**Dataset extract**
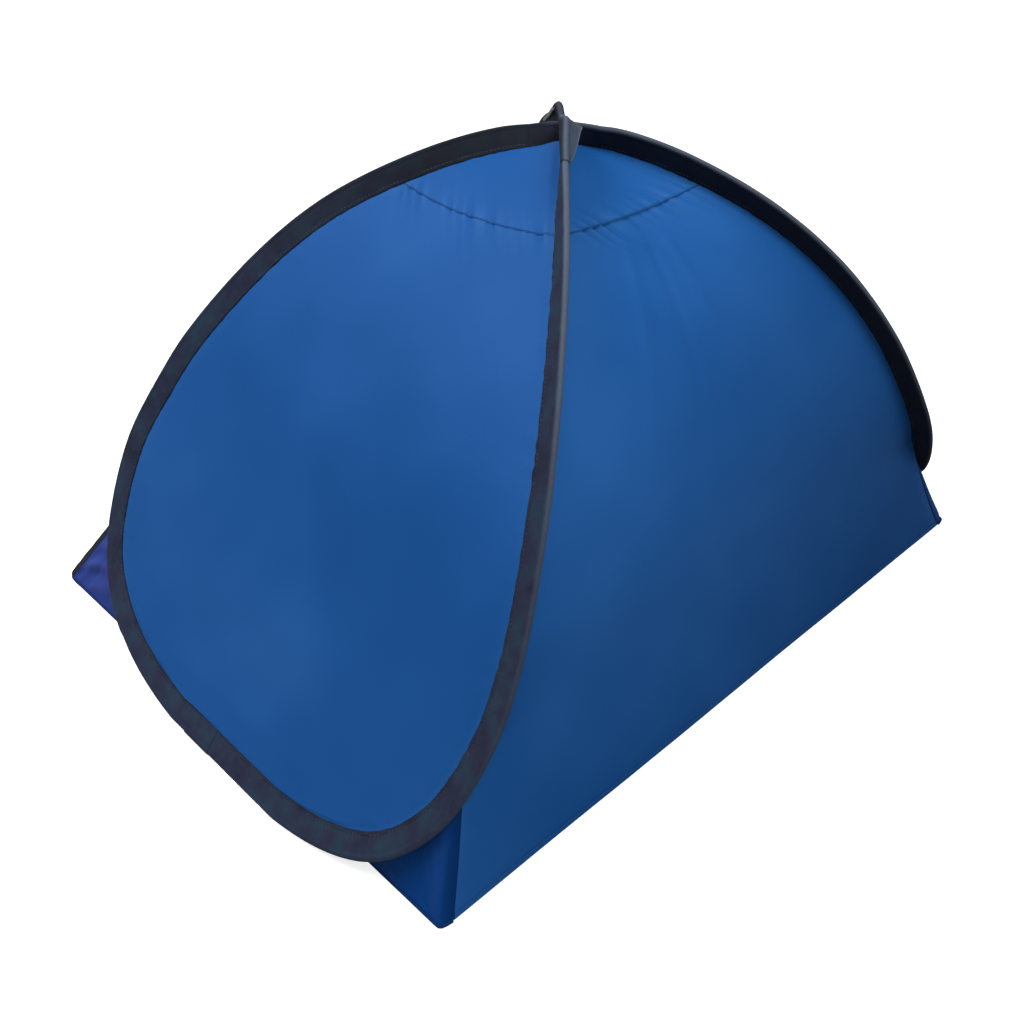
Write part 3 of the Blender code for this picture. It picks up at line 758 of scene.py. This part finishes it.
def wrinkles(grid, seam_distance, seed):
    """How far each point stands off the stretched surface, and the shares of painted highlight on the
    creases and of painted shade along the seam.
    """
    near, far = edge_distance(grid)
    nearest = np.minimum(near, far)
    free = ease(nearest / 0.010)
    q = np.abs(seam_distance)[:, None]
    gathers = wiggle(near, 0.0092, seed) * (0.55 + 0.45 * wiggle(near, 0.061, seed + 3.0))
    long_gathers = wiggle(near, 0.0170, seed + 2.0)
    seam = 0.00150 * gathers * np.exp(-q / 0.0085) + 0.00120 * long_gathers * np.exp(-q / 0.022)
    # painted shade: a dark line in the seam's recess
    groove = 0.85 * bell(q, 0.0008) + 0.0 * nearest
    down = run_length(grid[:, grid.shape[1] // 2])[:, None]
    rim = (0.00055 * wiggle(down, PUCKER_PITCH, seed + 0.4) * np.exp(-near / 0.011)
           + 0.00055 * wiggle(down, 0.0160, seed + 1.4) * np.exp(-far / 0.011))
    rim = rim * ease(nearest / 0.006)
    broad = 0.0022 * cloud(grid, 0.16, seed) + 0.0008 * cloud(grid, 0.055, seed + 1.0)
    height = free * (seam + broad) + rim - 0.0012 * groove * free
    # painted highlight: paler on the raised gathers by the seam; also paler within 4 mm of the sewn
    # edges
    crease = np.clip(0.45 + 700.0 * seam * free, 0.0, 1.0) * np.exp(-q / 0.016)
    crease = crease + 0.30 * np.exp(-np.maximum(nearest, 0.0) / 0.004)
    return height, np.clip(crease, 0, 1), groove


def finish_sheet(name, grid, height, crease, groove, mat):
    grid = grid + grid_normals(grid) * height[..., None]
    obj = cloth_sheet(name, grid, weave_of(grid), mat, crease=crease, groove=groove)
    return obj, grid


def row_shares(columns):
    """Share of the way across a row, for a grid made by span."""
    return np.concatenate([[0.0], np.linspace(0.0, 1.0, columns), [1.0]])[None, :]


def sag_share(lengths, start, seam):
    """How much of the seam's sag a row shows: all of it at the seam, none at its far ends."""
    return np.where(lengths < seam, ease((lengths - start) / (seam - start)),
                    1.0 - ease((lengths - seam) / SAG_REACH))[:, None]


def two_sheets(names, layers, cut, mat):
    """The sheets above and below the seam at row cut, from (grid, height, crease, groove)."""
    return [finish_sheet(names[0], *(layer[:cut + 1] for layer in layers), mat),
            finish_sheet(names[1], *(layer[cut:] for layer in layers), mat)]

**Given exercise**
Please reproduce exactly the lines above, beginning with the first and ending with the line that contains "return height, np.clip(crease, 0, 1), groove", and include nothing outside that range.

**Expected output**
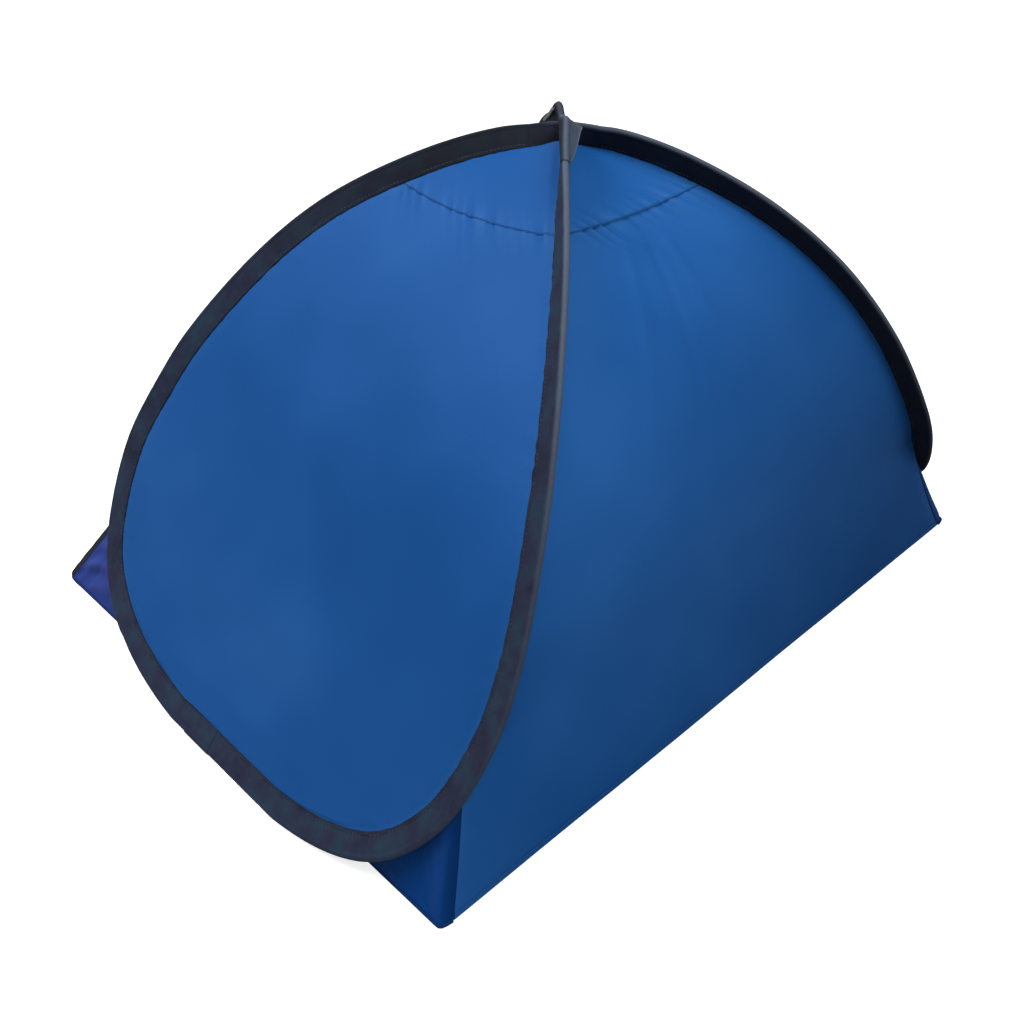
Write part 3 of the Blender code for this picture. It picks up at line 758 of scene.py. This part finishes it.
def wrinkles(grid, seam_distance, seed):
    """How far each point stands off the stretched surface, and the shares of painted highlight on the
    creases and of painted shade along the seam.
    """
    near, far = edge_distance(grid)
    nearest = np.minimum(near, far)
    free = ease(nearest / 0.010)
    q = np.abs(seam_distance)[:, None]
    gathers = wiggle(near, 0.0092, seed) * (0.55 + 0.45 * wiggle(near, 0.061, seed + 3.0))
    long_gathers = wiggle(near, 0.0170, seed + 2.0)
    seam = 0.00150 * gathers * np.exp(-q / 0.0085) + 0.00120 * long_gathers * np.exp(-q / 0.022)
    # painted shade: a dark line in the seam's recess
    groove = 0.85 * bell(q, 0.0008) + 0.0 * nearest
    down = run_length(grid[:, grid.shape[1] // 2])[:, None]
    rim = (0.00055 * wiggle(down, PUCKER_PITCH, seed + 0.4) * np.exp(-near / 0.011)
           + 0.00055 * wiggle(down, 0.0160, seed + 1.4) * np.exp(-far / 0.011))
    rim = rim * ease(nearest / 0.006)
    broad = 0.0022 * cloud(grid, 0.16, seed) + 0.0008 * cloud(grid, 0.055, seed + 1.0)
    height = free * (seam + broad) + rim - 0.0012 * groove * free
    # painted highlight: paler on the raised gathers by the seam; also paler within 4 mm of the sewn
    # edges
    crease = np.clip(0.45 + 700.0 * seam * free, 0.0, 1.0) * np.exp(-q / 0.016)
    crease = crease + 0.30 * np.exp(-np.maximum(nearest, 0.0) / 0.004)
    return height, np.clip(crease, 0, 1), groove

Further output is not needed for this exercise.